Some analysts played down the selling pressure on Wall Street. "There is essentially no new news, and a very mild pullback after a huge run-up in stocks is not surprising," said Lisa Erickson, head of traditional investments for U.S. Bank Wealth Management.
"The secure passage of the tax plan is coming at the right time to class the next leg up in equity markets as the Santa rally, and it's very likely to lead to yet more record closes for the Dow, S&P and Nasdaq," said James Hughes, chief market analyst at AxiTrader, in a note.
"Unsurprisingly investors have ignored the nuances of the Republican tax 'reforms' -- especially the impact it will have on the American middle class -- to instead revel in what it means for the nation's mega-corporations and millionaires," said Connor Campbell, financial analyst at Spreadex, in a note.
What's new in economics?
Housing starts (http://www.marketwatch.com/story/housing-starts-grind-higher-making-november-the-second-highest-pace-of-the-recovery-2017-12-19) ran at a seasonally adjusted annual rate of 1.297 million in November, the Commerce Department said Tuesday.
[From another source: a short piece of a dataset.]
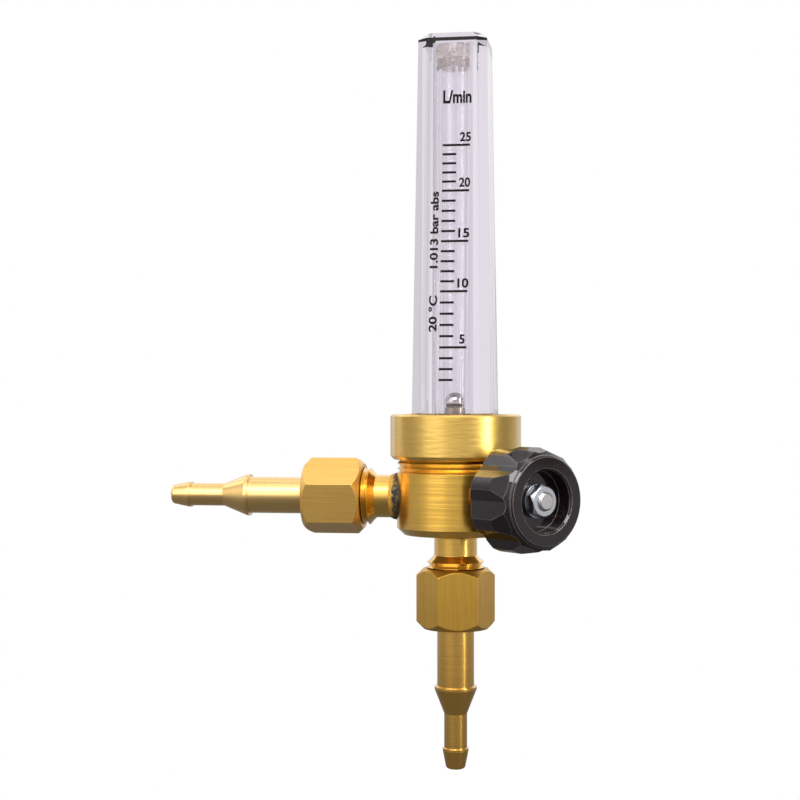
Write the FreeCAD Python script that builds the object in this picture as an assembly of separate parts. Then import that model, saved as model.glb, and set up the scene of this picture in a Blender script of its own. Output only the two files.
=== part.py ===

That's 3.3% higher than a revised October pace, and 12.9% higher than a year ago.
Permits, which foreshadow future starts activity, fell 1.4% to a 1.298 million rate.
U.S. current-account deficit fell 19% to $100.6 billion in third quarter.
Minneapolis Federal Reserve Bank President Neel Kashkari will participate in a moderated Q&A at Lambda Alpha International in Roseville, Minn., at 1:10 p.m. Eastern.
Which stocks are in focus?
Shares of Darden Resaturants, Inc.(DRI) rose 6.8% after the company's earnings and revenues beat Wall Street expectations.
Shares of General Motors Co.(GM) added 0.8% after analysts at RBC Capital Market upgraded the stock to outperform from sector perform.
Apple Inc.(AAPL) shares slipped 1.1% after analysts at Instinet cut the stock rating to neutral from buy.
Cars.com Inc.(CARS) jumped 4.8% after news late Monday that activist investor Starboard Value LP bought a 9.9% stake in the company (https://www.wsj.com/articles/activist-starboard-value-buys-9-9-stake-in-cars-com-1513636271).
What are other markets doing?
Stocks in Asia (http://www.marketwatch.com/story/australian-stocks-at-best-levels-in-a-decade-as-asia-pacific-region-posts-broad-gains-2017-12-18) closed mixed, while European markets (http://www.marketwatch.com/story/european-stocks-build-on-rally-ahead-of-german-ifo-report-2017-12-19) mostly traded lower.
The 10-year Treasury yield (http://www.marketwatch.com/story/treasury-yields-rise-after-housing-data-as-house-set-to-vote-on-tax-bill-2017-12-19) rose 7 basis points to 2.46%, the highest level in more than seven weeks. The ICE U.S. dollar index (http://www.marketwatch.com/story/us-dollar-index-edges-lower-ahead-of-tax-vote-2017-12-19) was weaker, however, falling 0.3% to 93.440.
Oil prices (http://www.marketwatch.com/story/oil-prices-modestly-higher-as-market-waits-for-inventory-data-2017-12-19) advanced 0.6%, while gold futures (http://www.marketwatch.com/story/gold-tries-for-five-wins-in-a-row-as-dollar-bond-yields-under-pressure-2017-12-19) traded lower at $1,262.80 an ounce.
Bitcoin futures fell 3% to $18,500, while bitcoin's spot price fell 4.4% to $18,125.